E come ha scelto il protagonista, Arieh Worthalter, che dà un’interpretazione vibrante di Goldman?

Non mi interessava un attore che somigliasse fisicamente a Goldman, che era molto più scuro di carnagione, e infatti fu scambiato per un arabo. Arieh mi ha colpito per la sua energia, oltre al fatto che ha doti che solitamente non si trovano in molti attori: una certa prestanza fisica e notevoli capacità intellettuali.

Le udienze nel film sono molto movimentate. Come mai?

Forse ho un po’ esagerato i disordini e la partecipazione in aula del pubblico per ragioni cinematografiche. Ma è accertato che ci furono due processi, il primo molto disciplinato, in cui Goldman fu condannato, e il secondo più tumultuoso in cui emerse la personalità molto punk di Goldman che amava contestare, polemizzare e provocare, e allo stesso tempo poteva essere aggressivo e anche pacato.

Il film ha uno stile molto realistico. Si potrebbe dire che si tratta di una puntata televisiva di un famoso dibattimento ripreso dal vivo.
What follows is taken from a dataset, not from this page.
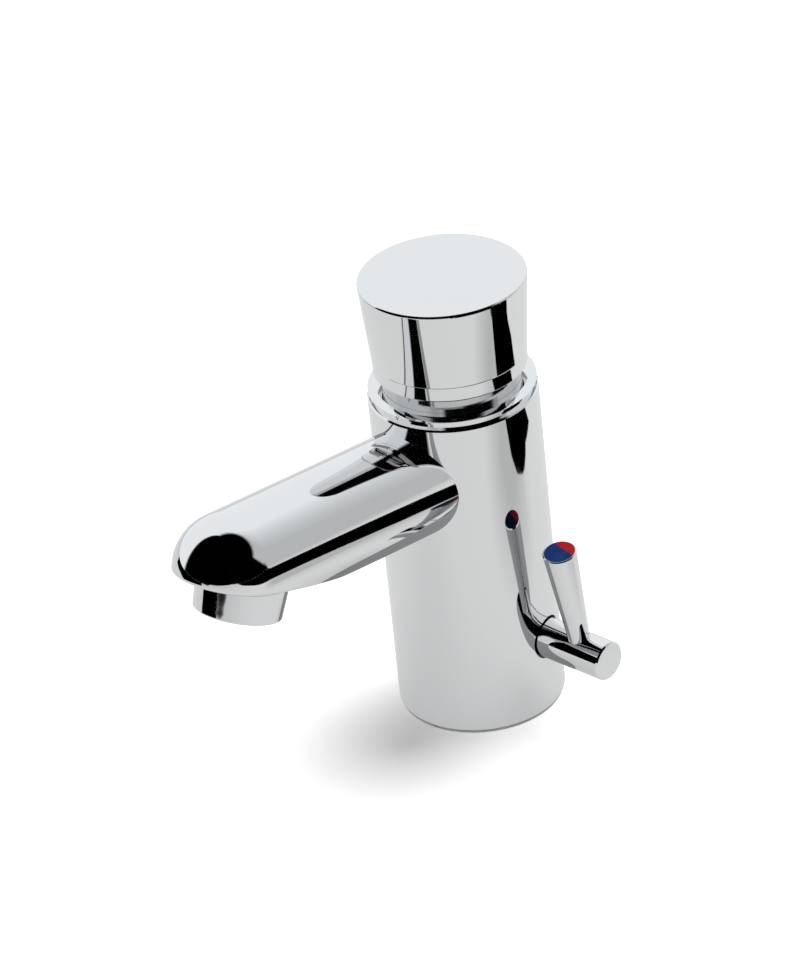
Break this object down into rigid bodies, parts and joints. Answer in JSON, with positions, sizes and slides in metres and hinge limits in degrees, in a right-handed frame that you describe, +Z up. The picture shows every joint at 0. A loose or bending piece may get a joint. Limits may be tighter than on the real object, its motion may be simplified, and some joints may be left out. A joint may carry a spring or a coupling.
{
  "type": "push timed basin tap",
  "caption": "Deck basin tap with a round rising spout, a self closing push button on top and a side lever that sets the temperature.",
  "frame": {"origin": "on the axis of the body at the mounting surface, in the underside of the base", "axes": "+Z up along the body, -Y along the spout, +X along the lever arm"},
  "size_m": [0.0732, 0.1372, 0.1428],
  "materials": {
    "chrome": "bright polished chrome plate",
    "brass": "turned bare brass",
    "steel": "drawn and turned stainless steel",
    "black_rubber": "moulded black rubber",
    "white_plastic": "moulded white plastic",
    "grey_plastic": "moulded grey plastic",
    "ceramic": "lapped ceramic",
    "blue_plastic": "glossy blue inlay",
    "red_plastic": "glossy red inlay"
  },
  "bodies": {
    "tap": {"body": "chrome", "base_seal": "black_rubber", "inlet_manifold": "brass", "manifold_gasket": "black_rubber", "manifold_screws": "steel", "inlet_filters": "white_plastic", "collar_ring": "chrome", "cartridge_housing": "chrome", "cartridge_cap": "brass", "cartridge_seal_lower": "black_rubber", "cartridge_seal_upper": "black_rubber", "stem_bush": "white_plastic", "stem_seal": "black_rubber", "return_spring": "steel", "metering_pin": "steel", "aerator_housing": "chrome", "aerator_insert": "grey_plastic", "aerator_washer": "black_rubber", "spindle_gland": "brass", "gland_seal": "black_rubber", "thrust_washer": "white_plastic", "fixed_disc": "ceramic", "disc_base": "white_plastic", "disc_seals": "black_rubber"},
    "button": {"push_button": "chrome", "button_insert": "white_plastic", "button_screw": "steel", "button_snap_ring": "steel", "stem": "steel", "piston": "white_plastic", "piston_lip_seal": "black_rubber", "stem_circlip": "steel", "valve_head": "brass", "valve_washer": "black_rubber", "valve_nut": "brass"},
    "lever": {"lever_arm": "chrome", "arm_grub_screw": "steel", "temperature_lever": "chrome", "index_blue": "blue_plastic", "index_red": "red_plastic", "mixing_spindle": "brass", "moving_disc": "ceramic"}
  },
  "joints": [
    {"name": "button_push", "type": "slide", "parent": "tap", "child": "button", "axis": [0, 0, -1], "range_m": [0, 0.0044], "stiffness_N_per_m": 1500, "springref_m": -0.012, "deforming": ["return_spring"]},
    {"name": "lever_turn", "type": "hinge", "parent": "tap", "child": "lever", "pos_m": [0, 0.0045, 0.0245], "axis": [1, 0, 0], "range_deg": [-54, 36]}
  ]
}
Per la messa in scena mi sono ispirato al famoso processo al nazista Adolf Eichmann, perché in Francia è vietato portare le telecamere in aula. Abbiamo cercato di rappresentare le udienze e l’epoca, gli anni Settanta, in modo piuttosto libero, senza essere filologici nella scelta dei costumi e cercando di usare una luce naturale nelle riprese. Volevamo ricostruire l’evento in modo realistico e oltre ad aver girato tutto in ordine cronologico, il pubblico era composto da comparse a cui abbiamo chiesto di reagire spontaneamente, come a teatro, in base a ciò che succedeva in scena.